An exiled Russian sculptor finds a home through a La Jolla art fanatic
What does Vladimir Putin have to do with a giraffe in La Jolla? Well, in a way it’s the Russian autocrat’s fault the animal recently showed up here in the back of a pickup truck from Oregon.
“I was a bit nervous about how it would fit,” artist Anton Yakushev says while wrestling the 300-pound metal giraffe—named Winnie—into Cathy Conheim’s hilltop house, a sanctuary filled to the brim with sculptures and paintings and boasting a James Hubbell “hobbit” house in the back yard.
“We were nervous too,” Conheim, 78, says, wearing a giraffe sweatshirt for the occasion. “Doing a long-distance, 8-foot giraffe is a challenge.” With Winnie wrapped in plastic, standing tall in the back of a Tundra, Yakushev, 37, had just traveled two days from Bend, Oregon, where for weeks he had been working with 2,000-degree flames heating, bending, and cutting steel to shape the sculpture.
“I’m a political artist,” he says, looking like a quintessential metal worker in boots and a black t-shirt, his arms tattooed with blacksmithing tools, hands like human bear paws. “This is my first giraffe. I spent two weeks on just a small two-foot model.”
Despite the difficulties of transporting the hefty, hoofed mammal across state lines, Winnie landed safely in her new home. Yakushev, however, hasn’t seen home in more than a year, thanks to Putin. Like millions of others, the war in Ukraine has turned Yakushev’s life upside down, trapping him in the United States and keeping him away from his 10-year-old son, who remains in Russia.
And it was all a matter of timing.
Last winter, Yakushev was invited by the Central Oregon Metal Arts Guild (COMAG) to teach blacksmithing along the West Coast. He and his second wife, Yekaterina, landed in Seattle on Feb. 15, 2022. On Feb. 24, Russia invaded Ukraine. Yakushev, whose mother is Ukrainian and who’s known for his outspoken political leanings, wouldn’t be safe returning home. They were stuck.
“In 2016, Anton had refused to do a map that included Crimea as part of Russia,” Yekaterina explains. “The project was organized by the most prestigious blacksmith association in Russia. They kicked him out.”
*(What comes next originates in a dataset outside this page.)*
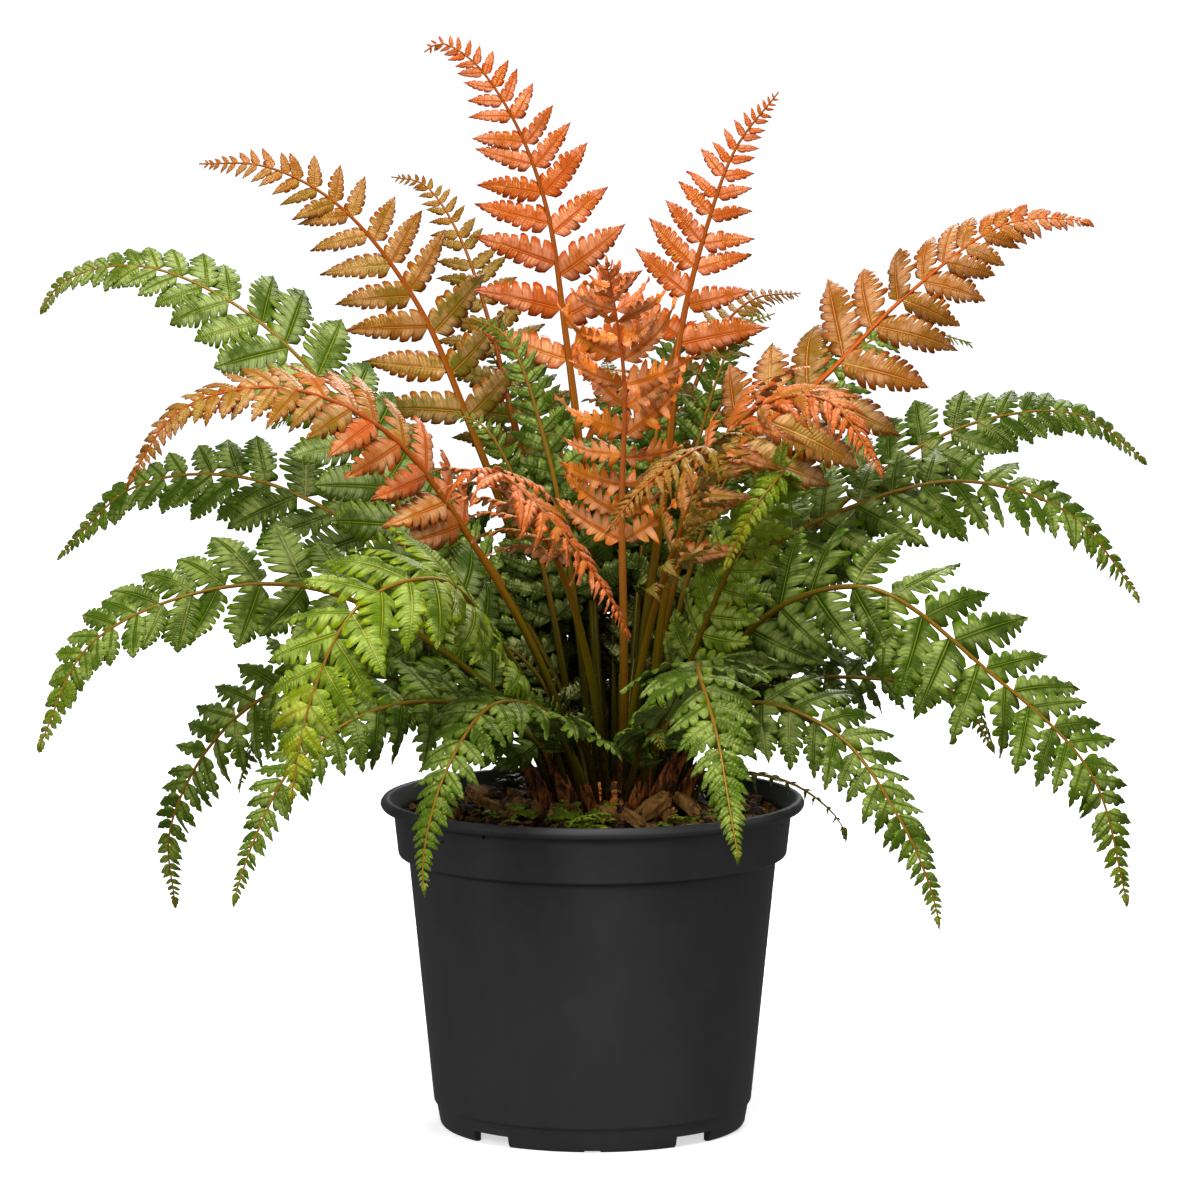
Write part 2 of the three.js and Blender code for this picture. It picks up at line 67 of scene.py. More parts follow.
bpy.ops.object.camera_add(location=CAMERA_PLACE, rotation=(math.radians(CAMERA_TILT), 0, 0))
camera = bpy.context.object
camera.data.lens = LENS_LENGTH
camera.data.sensor_width = SENSOR_WIDTH
bpy.context.scene.camera = camera
print("camera looks down by", 90 - CAMERA_TILT, "degrees")

# %% [markdown]
# # Writing finishes as sums
#
# Every surface gets its colour from nodes. Wiring dozens of maths nodes by hand hides the idea
# behind them, so we wrap a node's output in a small class that knows how to add, subtract and
# multiply. `1 - vein` then builds the node for us.

# %% A class for shader maths
class Signal:
    """One output of a node. Sums on it add Math nodes to the finish."""

    def __init__(self, finish, socket):
        self.finish = finish
        self.socket = socket

    def maths(self, operation, *values):
        return self.finish.node("ShaderNodeMath", {"operation": operation}, *values)

    def __add__(self, other):
        return self.maths("ADD", self, other)

    def __sub__(self, other):
        return self.maths("SUBTRACT", self, other)

    def __rsub__(self, other):
        return self.maths("SUBTRACT", other, self)

    def __mul__(self, other):
        return self.maths("MULTIPLY", self, other)

    def __abs__(self):
        return self.maths("ABSOLUTE", self)

    __radd__ = __add__

    def fraction(self):
        return self.maths("FRACT", self)

    def rising(self, start, end):
        """0 up to start, 1 from end on, and a smooth step between them."""
        settings = {"interpolation_type": "SMOOTHSTEP"}
        values = {"Value": self, "From Min": start, "From Max": end}
        return self.finish.node("ShaderNodeMapRange", settings, **values)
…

“Today he’d be imprisoned or killed,” Conheim adds.
“We only packed for two months,” the couple says. ”We never imagined we’d be here this amount of time.”
And the difficulties were just beginning. A Ukrainian attorney the couple hired in Oregon to help with their asylum case abruptly quit, claiming a conflict of interest and taking more than $20,000 in the process. “They couldn’t open a bank account; they couldn’t do anything,” Conheim says.
Luckily, Yakushev found a fan in Conheim. The art collector (a therapist by day) has taken the artist under her wing, helping with the couple’s asylum cases and generally looking after them. Winnie is kind of a thank you.
“Anton is extraordinary in metal arts,” Conheim says. “You can’t imagine a blacksmith can make sculpture look like that.” Yakushev forms soft shapes from hardened metal. His work contains few angles or sharp edges. One might be forgiven for thinking some of his figures are cast from clay or wax, but no. They’re hand-forged steel, fired and bent to look molded, supple.
“His attention to detail is so meticulous. He’s typically building small scale sculptures and the way he can capture an expression on a face in such vivid detail is just astounding,” says Hunter Dahlberg, a blacksmith and active member of COMAG. “We all go, ‘How the hell did he make that hand? It looks so real. And it’s the size of a pea!’”
Take, for example, the figures in his work Leaves Cover the War, a decidedly anti-war series that pre-dates his statelessness by some 10 years. Leaves Cover the War depicts skeletal, haunting soldiers laden with weapons who appear to be trudging through hardship, forced to carry their burdens—helmets, guns, bayonets, gas masks—even after death.
Yakushev and his brother scoured historic Russian battlegrounds for remnants, finding decaying steel helmets and old weapons to repurpose. Much of the metal behind Leaves Cover the War comes from a WWII-era ship the brothers found rusting near Moscow.
These days Yakushev and his wife live in a tiny house Conheim set them up with in Oregon. Yakushev has access to a forge and has collected a handful of awards recently while the couple awaits asylum hearings, which could be months or years away. More than 1.5 million asylum applications are pending in American immigration courts.
Conheim hopes Yakushev’s talents will help their case. “Winnie is extraordinary,” Conheim says after the sculpture is placed just so in the entryway. “Better than I even thought. She’s our greeter.”